Newswise — Neurodegenerative disorders such as Alzheimer’s Disease, Parkinson’s Disease, amyotrophic lateral sclerosis (ALS), and Huntington’s Disease are typically characterized by progressive apoptotic death of neurons. Apoptosis, or programmed cell death, in these neurodegenerative disorders is believed to be triggered by a process of cell cycle reactivation, however, the mechanisms involved in this phenomenon remain largely unsolved. Researchers studying the role of inflammation as well as the expression of Rb family proteins (RB1/p105, RBL1/p107 and Rb2/p130) in neuronal death, have discovered a clue to the mechanism for neuronal degeneration and possible target for a therapeutic approach to these disorders.

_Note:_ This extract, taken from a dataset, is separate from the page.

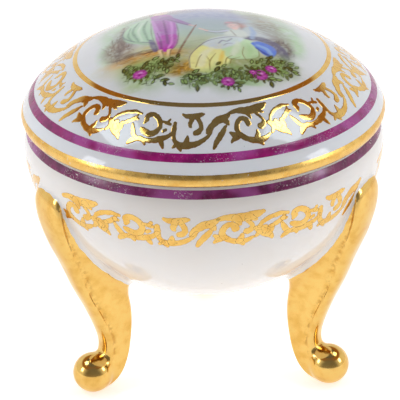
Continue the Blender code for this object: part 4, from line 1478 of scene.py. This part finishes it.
def add_camera():
    """Seen from a little above the front, the seam's middle a little above the frame's middle."""
    distance, elevation, yaw, roll = 0.456, math.radians(23.4), math.radians(1.4), math.radians(-1.4)
    focus = Vector((0, 0, SEAM_Z))
    level = math.cos(elevation)
    out = Vector((-math.sin(yaw) * level, -math.cos(yaw) * level, math.sin(elevation)))
    data = bpy.data.cameras.new("camera")
    data.sensor_width, data.lens, data.clip_start, data.clip_end = 36.0, 189.0, 0.01, 10.0
    camera = bpy.data.objects.new("camera", data)
    aim = Vector((0.0080, 0.2195, -5.25)).normalized()
    look = (-out).to_track_quat("-Z", "Y").to_matrix()
    tilt = Vector((0, 0, -1)).rotation_difference(aim).to_matrix()
    turn = look @ Matrix.Rotation(roll, 3, "Z") @ tilt.inverted()
    camera.matrix_world = Matrix.Translation(focus + out * distance) @ turn.to_4x4()
    bpy.context.scene.collection.objects.link(camera)
    bpy.context.scene.camera = camera
    bpy.context.scene.view_settings.view_transform = "Standard"


class TrinketBoxPanel(bpy.types.Panel):
    """Settings and steps of the trinket box"""

    bl_idname = "VIEW3D_PT_trinket_box"
    bl_label = "Trinket box"
    bl_space_type = "VIEW_3D"
    bl_region_type = "UI"
    bl_category = "Trinket box"

    def draw(self, context):
        for name in TrinketBoxSettings.__annotations__:
            self.layout.prop(settings(), name)
        for operator in OPERATORS:
            self.layout.operator(operator.bl_idname)


OPERATORS = (BuildLid, BuildBowl, BuildScrolls, BuildPicture, BuildLegs, BuildStage)
CLASSES = (TrinketBoxSettings, *OPERATORS, TrinketBoxPanel)


def register():
    for item in CLASSES:
        bpy.utils.register_class(item)
    bpy.types.Scene.trinket_box = PointerProperty(type=TrinketBoxSettings)


def unregister():
    del bpy.types.Scene.trinket_box
    for item in reversed(CLASSES):
        bpy.utils.unregister_class(item)


def main():
    """Build everything."""
    register()
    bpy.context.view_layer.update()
    for step in ("build_lid", "build_bowl", "build_scrolls", "build_picture", "build_legs", "build_stage"):
        getattr(bpy.ops.trinket_box, step)()


if __name__ == "__main__":
    main()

The research was conducted by a team of scientists lead by Dr. Antonio Giordano, Director of the Sbarro Institute for Cancer Research and Department of Biology at Temple University, Philadelphia in collaboration with University of Siena Italy. Their study was published online on August 2017, in the international journal Cell Cycle. The study was funded in part by a grant from the Ken and Ann Douglas Charitable Foundation.
These findings are significant because mature neuronal cells are in a permanent state of cell cycle arrest, and they do not undergo the same process of cell death and replacement as other tissues throughout the body. Shedding light on the cause for the neurodegeneration occurring in diseases like Alzheimer’s and Parkinson’s, the study authors found that inflammation induced cell cycle re-entry, causing neurons to resume the cell cycle and undergo apoptotic cell death.

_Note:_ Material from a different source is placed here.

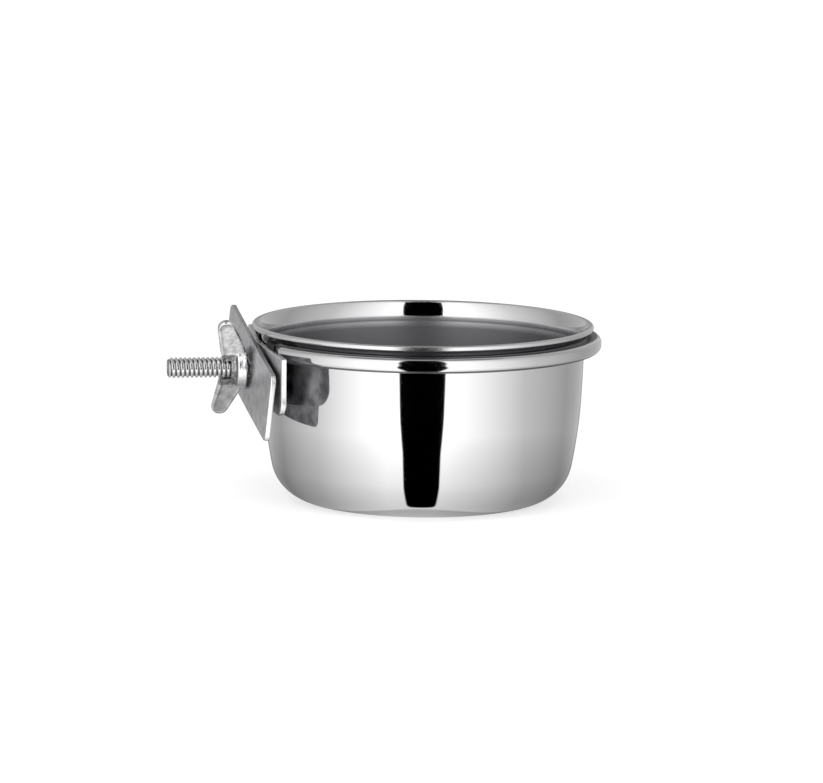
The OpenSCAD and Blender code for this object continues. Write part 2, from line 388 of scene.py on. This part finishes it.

The study was performed in an in vitro model of brain inflammation, which revealed an aberrant expression of p107 and p105 following the inflammatory insult, leading researchers to conclude a possible implication of these factors in the reactivation of the cell cycle in neurons.

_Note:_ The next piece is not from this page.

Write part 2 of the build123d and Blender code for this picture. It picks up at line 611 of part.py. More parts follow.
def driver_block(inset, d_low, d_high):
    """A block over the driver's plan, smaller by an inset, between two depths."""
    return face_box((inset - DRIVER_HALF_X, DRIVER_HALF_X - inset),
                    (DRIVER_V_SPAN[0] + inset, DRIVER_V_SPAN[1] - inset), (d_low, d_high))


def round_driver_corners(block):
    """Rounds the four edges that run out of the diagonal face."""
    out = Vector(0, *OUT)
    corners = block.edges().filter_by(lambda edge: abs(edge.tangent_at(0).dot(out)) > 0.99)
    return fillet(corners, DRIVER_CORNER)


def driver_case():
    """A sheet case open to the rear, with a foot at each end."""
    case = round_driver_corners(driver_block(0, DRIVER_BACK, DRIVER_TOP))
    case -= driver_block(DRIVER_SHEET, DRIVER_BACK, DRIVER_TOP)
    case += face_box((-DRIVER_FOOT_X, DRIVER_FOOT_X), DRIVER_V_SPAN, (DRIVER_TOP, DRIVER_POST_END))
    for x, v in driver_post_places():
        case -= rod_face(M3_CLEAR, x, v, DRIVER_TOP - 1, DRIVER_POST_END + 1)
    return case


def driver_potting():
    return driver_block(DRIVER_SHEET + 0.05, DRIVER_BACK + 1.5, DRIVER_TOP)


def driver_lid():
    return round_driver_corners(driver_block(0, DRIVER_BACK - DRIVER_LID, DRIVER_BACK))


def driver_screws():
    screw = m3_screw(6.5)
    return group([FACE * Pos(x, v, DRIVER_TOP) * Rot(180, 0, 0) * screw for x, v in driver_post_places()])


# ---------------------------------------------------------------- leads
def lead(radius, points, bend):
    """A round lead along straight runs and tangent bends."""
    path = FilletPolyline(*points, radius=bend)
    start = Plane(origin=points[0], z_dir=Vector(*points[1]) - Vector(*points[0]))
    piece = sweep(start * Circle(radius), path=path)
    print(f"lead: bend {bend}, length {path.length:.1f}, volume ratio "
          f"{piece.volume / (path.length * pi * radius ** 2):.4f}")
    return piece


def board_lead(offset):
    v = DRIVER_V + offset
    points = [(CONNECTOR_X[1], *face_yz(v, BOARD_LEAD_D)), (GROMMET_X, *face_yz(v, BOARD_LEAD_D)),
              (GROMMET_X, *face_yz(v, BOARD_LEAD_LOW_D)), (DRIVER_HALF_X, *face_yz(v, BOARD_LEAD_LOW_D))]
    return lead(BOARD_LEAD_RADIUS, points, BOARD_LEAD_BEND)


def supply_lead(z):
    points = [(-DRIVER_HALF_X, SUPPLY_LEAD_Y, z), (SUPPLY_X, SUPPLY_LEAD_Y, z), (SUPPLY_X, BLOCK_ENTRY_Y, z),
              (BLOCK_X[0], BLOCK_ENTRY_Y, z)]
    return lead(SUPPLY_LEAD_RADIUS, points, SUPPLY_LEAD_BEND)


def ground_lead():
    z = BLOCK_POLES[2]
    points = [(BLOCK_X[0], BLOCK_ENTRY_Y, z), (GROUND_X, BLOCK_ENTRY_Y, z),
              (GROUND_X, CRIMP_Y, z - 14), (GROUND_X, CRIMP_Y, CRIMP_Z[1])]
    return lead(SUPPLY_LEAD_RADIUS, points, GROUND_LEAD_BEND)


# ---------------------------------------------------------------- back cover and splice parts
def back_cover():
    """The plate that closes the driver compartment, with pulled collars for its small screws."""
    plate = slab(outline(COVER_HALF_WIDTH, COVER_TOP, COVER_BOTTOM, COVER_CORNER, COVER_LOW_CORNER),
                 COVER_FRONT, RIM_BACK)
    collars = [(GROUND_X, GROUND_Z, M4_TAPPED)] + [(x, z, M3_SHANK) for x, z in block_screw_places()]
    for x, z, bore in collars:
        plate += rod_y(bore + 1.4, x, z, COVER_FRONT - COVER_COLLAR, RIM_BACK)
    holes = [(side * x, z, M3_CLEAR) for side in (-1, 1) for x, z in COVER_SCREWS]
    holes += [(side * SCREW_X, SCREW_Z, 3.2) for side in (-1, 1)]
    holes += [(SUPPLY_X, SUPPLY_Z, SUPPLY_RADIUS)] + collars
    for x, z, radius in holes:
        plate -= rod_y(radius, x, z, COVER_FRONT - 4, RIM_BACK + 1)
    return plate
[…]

The pRB family is comprised of factors well known for their ability to regulate the cell cycle, and has been largely explored in cancers for their role as tumor suppressors.
Dr. Giordano’s team provides novel information on the pleiotropic activity of pRB proteins extending the investigation to fields outside of oncology. The concept emerging from their study could help in formulating innovative therapeutic approaches to halt neurodegenerative processes like Alzheimer’s Disease.
“Alzheimer’s Disease, similar to other neurodegenerative diseases, is an incurables disorder affecting populations worldwide,” Dr. Giordano says. “However, in recent years, scientists have made great advances in uncovering the cause of these pathologies. As we discover novel elements correlated to the pathways involved in these diseases, we are confident that we will be able to treat and prevent them. Albeit it is still at an early stage, our study brings to light an important aspect of this mechanism that will speed our progress toward this common goal,” Dr. Giordano concludes.